Concernant la marchandisation de la société et la perte du collectif, Pierre Varcher s’est montré moins optimiste. Pour y faire face, il a appelé à absolument préserver les valeurs fondamentales, notamment celles de la charte et celles qui animent les 47 centres, pour revenir à l’essence de l’actuel dispositif de l’ASC. Charles Beer a pour sa part mis en garde contre les discours défaitistes et encouragé à faire évoluer les actions auprès des jeunes en intégrant des intervenant·es qui travaillent différemment, avec des écrans par exemple.
Mobiliser les jeunes
Ce soir-là, le public a posé une autre question importante: comment attirer les jeunes vers l’animation socioculturelle, alors que l’engagement de la jeunesse semble en déclin?

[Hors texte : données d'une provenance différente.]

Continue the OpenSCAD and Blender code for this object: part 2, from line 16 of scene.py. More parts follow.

Un TSHM de Vernier a exprimé sa préoccupation quant à la difficulté d’impliquer les jeunes dans les comités, notant un écart croissant entre les jeunes et le monde de l’animation. Pour lui, les jeunes semblent de plus en plus individualistes et peu enclins à s’investir dans des projets à long terme.
Un ancien responsable scout a relevé que les autorités locales et cantonales limitent parfois l’émergence de valeurs encourageant l’action citoyenne. Il a plaidé en faveur de l’initiative citoyenne, estimant qu’il ne faut pas toujours attendre que les autorités prennent l’initiative, et plutôt encourager les habitant·es à agir ensemble pour le bien de tout le monde. Il a également mis en avant l’importance des réseaux sociaux pour motiver les jeunes. Par exemple en créant des groupes de messagerie dédiés aux projets ou aux MQ, ou en demandant aux jeunes de co-animer les comptes de réseaux sociaux de ces dernières.

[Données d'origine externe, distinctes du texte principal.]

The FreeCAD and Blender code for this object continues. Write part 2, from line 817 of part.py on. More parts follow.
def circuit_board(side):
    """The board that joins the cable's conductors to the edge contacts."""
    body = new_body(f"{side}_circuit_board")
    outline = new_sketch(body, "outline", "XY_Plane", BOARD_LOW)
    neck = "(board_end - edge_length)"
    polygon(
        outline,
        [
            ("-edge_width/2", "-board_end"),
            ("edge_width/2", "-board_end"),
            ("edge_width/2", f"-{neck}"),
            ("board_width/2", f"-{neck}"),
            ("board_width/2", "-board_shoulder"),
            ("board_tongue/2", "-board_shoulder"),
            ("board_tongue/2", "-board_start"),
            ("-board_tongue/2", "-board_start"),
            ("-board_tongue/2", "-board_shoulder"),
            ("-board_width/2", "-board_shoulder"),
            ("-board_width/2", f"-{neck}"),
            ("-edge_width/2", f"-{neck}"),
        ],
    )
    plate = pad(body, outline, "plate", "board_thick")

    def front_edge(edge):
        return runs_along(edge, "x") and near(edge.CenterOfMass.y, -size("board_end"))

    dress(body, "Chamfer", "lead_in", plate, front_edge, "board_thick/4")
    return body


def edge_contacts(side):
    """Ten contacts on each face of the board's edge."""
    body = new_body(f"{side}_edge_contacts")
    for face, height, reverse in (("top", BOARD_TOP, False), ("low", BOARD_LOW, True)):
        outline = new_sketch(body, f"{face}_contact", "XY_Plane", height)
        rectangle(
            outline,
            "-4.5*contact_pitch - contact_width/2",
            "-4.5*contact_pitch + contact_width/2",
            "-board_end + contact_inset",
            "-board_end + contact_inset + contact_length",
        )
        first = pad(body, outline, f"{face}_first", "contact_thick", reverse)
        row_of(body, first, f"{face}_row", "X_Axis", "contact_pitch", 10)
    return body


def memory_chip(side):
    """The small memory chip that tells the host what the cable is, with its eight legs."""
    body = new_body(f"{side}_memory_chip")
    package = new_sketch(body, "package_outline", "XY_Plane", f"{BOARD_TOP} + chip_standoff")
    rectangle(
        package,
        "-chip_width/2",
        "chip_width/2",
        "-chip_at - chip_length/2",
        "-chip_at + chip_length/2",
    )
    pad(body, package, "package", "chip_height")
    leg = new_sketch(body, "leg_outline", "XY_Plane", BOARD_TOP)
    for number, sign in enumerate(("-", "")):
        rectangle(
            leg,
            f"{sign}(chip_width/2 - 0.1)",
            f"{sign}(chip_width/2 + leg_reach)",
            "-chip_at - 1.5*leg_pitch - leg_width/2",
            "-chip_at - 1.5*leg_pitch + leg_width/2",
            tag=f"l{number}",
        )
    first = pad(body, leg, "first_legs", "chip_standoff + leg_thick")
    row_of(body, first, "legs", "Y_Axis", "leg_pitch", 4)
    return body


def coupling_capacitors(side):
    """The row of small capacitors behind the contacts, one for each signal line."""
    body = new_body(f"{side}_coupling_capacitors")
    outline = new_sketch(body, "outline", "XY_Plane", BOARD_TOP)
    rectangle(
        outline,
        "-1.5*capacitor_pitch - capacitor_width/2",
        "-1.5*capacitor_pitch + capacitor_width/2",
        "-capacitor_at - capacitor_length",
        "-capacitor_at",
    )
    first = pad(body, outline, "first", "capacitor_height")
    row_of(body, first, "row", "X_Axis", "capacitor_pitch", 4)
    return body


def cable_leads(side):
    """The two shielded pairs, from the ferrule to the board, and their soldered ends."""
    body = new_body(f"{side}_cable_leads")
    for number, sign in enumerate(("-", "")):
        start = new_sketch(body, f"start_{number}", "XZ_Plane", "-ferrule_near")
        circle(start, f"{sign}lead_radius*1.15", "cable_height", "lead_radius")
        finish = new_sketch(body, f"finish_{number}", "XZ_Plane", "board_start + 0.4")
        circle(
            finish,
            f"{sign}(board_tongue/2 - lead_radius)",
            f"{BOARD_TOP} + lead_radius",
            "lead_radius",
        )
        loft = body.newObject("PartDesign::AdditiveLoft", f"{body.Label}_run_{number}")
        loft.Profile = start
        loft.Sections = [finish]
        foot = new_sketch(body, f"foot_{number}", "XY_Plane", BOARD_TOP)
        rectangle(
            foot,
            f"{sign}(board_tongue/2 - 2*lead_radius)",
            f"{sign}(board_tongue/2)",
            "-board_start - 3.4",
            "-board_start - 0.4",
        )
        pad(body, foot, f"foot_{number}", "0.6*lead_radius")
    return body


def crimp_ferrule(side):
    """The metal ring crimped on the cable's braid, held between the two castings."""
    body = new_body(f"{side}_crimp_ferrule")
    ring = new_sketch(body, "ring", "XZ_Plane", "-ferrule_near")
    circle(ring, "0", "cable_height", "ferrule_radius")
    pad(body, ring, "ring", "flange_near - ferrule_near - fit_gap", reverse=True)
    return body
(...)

Abordant la question de l’âge et de l’engagement politique, Jérôme Grand note que les jeunes de 12 à 15 ans sont souvent motivés par des actions à court terme dans leur quartier. Il a donc plaidé pour l’introduction de la participation citoyenne dans leur expérience. Pour cela, il faudrait les sensibiliser à l’importance de s’impliquer dans la vie de la communauté, en commençant par de petits projets qui peuvent conduire à des engagements plus durables. Enfin, il a noté que les politiques devraient soutenir les jeunes en fonction de leurs besoins et se montrer prêt·es à sortir parfois du cadre établi.

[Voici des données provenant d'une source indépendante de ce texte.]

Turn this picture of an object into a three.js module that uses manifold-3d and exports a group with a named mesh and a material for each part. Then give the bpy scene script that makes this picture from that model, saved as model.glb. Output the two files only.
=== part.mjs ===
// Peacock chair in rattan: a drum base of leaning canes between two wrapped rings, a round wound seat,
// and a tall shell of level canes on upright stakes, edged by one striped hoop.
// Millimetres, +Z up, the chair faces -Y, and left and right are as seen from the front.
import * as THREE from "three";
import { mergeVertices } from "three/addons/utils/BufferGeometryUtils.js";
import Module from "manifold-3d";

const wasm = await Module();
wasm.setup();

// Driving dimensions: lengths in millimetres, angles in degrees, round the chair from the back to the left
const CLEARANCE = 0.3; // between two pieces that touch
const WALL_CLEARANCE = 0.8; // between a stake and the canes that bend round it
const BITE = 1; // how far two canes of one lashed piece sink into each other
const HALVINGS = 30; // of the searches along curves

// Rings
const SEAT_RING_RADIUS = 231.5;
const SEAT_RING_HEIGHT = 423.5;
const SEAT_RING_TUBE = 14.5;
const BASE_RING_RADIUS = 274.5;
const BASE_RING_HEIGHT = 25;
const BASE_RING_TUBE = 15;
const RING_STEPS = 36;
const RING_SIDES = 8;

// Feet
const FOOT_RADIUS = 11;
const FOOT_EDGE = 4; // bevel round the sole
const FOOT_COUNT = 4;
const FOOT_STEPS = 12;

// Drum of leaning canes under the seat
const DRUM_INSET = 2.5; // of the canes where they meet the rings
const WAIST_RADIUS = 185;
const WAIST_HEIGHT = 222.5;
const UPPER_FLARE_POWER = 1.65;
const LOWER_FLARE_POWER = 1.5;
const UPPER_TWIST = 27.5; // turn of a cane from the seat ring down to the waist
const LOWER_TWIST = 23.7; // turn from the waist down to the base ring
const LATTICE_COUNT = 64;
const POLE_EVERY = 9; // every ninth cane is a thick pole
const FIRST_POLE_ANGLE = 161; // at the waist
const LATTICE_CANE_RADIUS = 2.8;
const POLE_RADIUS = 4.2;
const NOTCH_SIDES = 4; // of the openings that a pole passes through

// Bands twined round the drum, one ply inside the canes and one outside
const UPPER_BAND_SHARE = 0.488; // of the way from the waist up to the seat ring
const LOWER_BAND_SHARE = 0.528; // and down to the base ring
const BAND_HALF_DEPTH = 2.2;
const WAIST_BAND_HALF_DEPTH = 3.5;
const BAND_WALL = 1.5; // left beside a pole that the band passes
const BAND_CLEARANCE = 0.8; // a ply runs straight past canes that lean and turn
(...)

Esquisser le chemin vers une société plus résiliente
En conclusion, la table ronde organisée à l’occasion des 30 ans de la Charte cantonale a été l’occasion de réfléchir à l’avenir de l’animation socioculturelle. Les débats se sont naturellement ouverts aux enjeux globaux et aux nombreux questionnements sociétaux de notre monde en transition. De l’omniprésence des écrans à l’arrivée en force de l’IA, de la crise climatique à celle de la précarité, du mal être d’une jeunesse en quête d’identité à la préoccupation d’un futur, où le revenu inconditionnel se profile comme une évidence… tous les enjeux de notre époque ont trouvé écho. Certain·es auraient pu y voir un glissement du débat du soir. Il n’en est rien. La soirée souligne au contraire l’importance des valeurs que véhiculent la charte et leur potentiel pour servir de guide à l’ASC, aujourd’hui et demain, comme hier.
L’animation socioculturelle, en tant qu’action sociale ancrée dans les communautés locales, a un rôle crucial à jouer pour mobiliser les habitant·es, favoriser le changement social et cultiver le bien-être individuel et collectif. Sans apporter de réponses toutes faites aux enjeux sociétaux actuels, la charte permet d’esquisser les chemins vers l’espoir de voir enfin naître une société plus résiliente, basée sur l’indice du bonheur plutôt que sur l’argent et la performance. La table ronde a été un appel unanime à défendre les valeurs fondamentales de la charte pour anticiper les changements à venir et atténuer leur inévitable lot de précarité et d’exclusion sociale.